Ventricular tachycardia (VT) occurs when electrical signals in the heart cause the lower chambers to beat too rapidly, resulting in an erratic heartbeat. Some forms of this condition can be treated through a procedure called VT ablation, which has been successful in patients with heart failure and structural heart disease.  

What Conditions Can Be Treated With VT Ablation? 

Ventricular tachycardia causes the heart to beat faster than normal, usually more than 100 beats per minute (60 to 100 beats is considered normal when at rest). This prevents the heart’s chambers from properly filling with blood, and the heart may not be able to pump enough blood to the body and lungs.  

VT episodes can often be controlled through medication or the implantation of a cardio-defibrillator that can deliver a shock when needed to restore a normal heartbeat. In cases where the condition is being caused by a faulty electrical pathway, VT ablation might be the recommended treatment option.  

VT Ablation Details 

The goal of this procedure is to create scars in the heart tissue that block the abnormal electrical signals that are causing ventricular tachycardia, thereby restoring a normal heart rhythm. This is accomplished by inserting a catheter through a vein in the groin, arm or neck and guiding the catheter to the heart. Once in place, the catheter will utilize either heat (radiofrequency energy) or extreme cold (cryoablation) to create small scars that block the abnormal heartbeat.  

VT ablation can be done inside or outside the heart, depending on the area where the abnormal heartbeat is originating. If the issue is outside the heart, the catheter may be inserted through the chest. 

What to Expect With VT Ablation 

This procedure is performed using a sedative or anesthesia and can take from three to six hours to complete. Most patients see an improvement in their quality of life following VT ablation, as their stamina may improve. For patients with implantable cardioverter-defibrillators (ICDs), they may see a reduction in the number of shocks their heart receives. However, this may only be a temporary solution, as the abnormal heart rhythm may eventually return.  

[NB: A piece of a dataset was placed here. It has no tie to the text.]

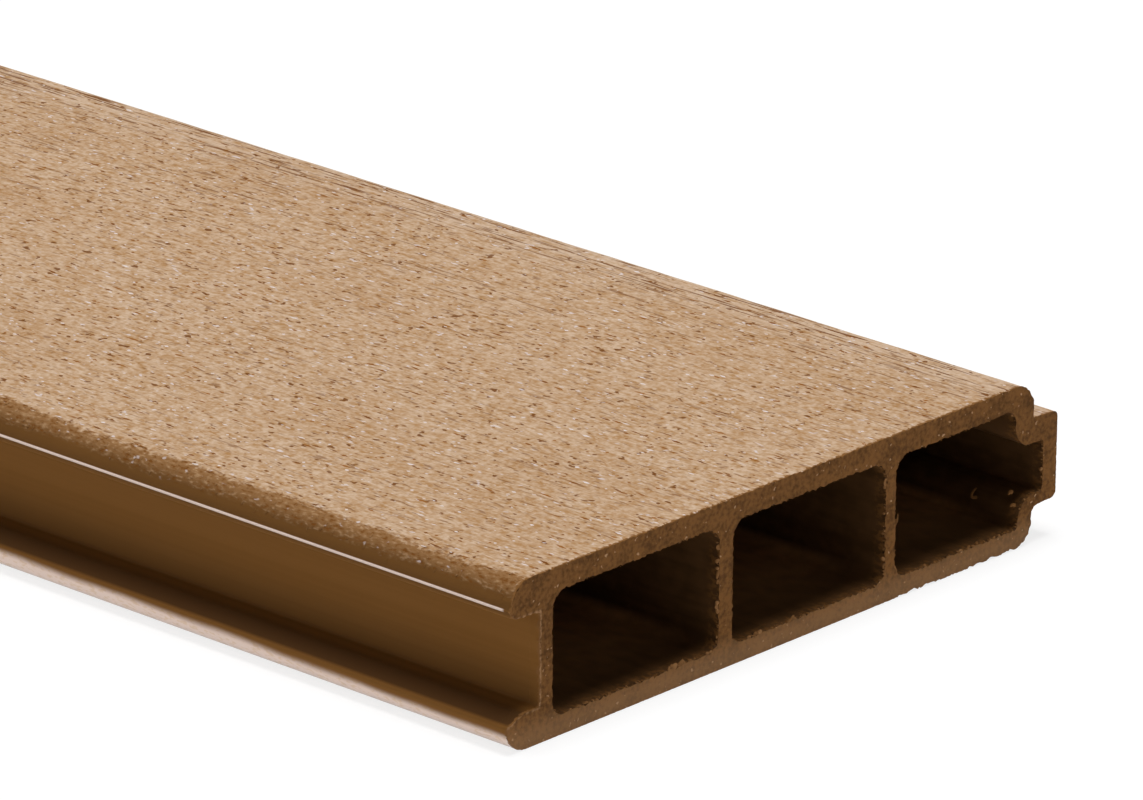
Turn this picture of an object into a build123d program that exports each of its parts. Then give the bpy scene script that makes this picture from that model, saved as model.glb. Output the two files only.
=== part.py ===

How Effective is VT Ablation? 

VT ablation is highly effective at suppressing ventricular tachycardia in patients with structural heart disease, though outcomes can vary based on the underlying causes of the patient’s condition.  

Tampa General’s Heart & Vascular Institute is a world-class, comprehensive cardiovascular care program. Our electrophysiologists and heart failure specialists perform a full spectrum of advanced ablative therapy for life-threatening ventricular tachycardia.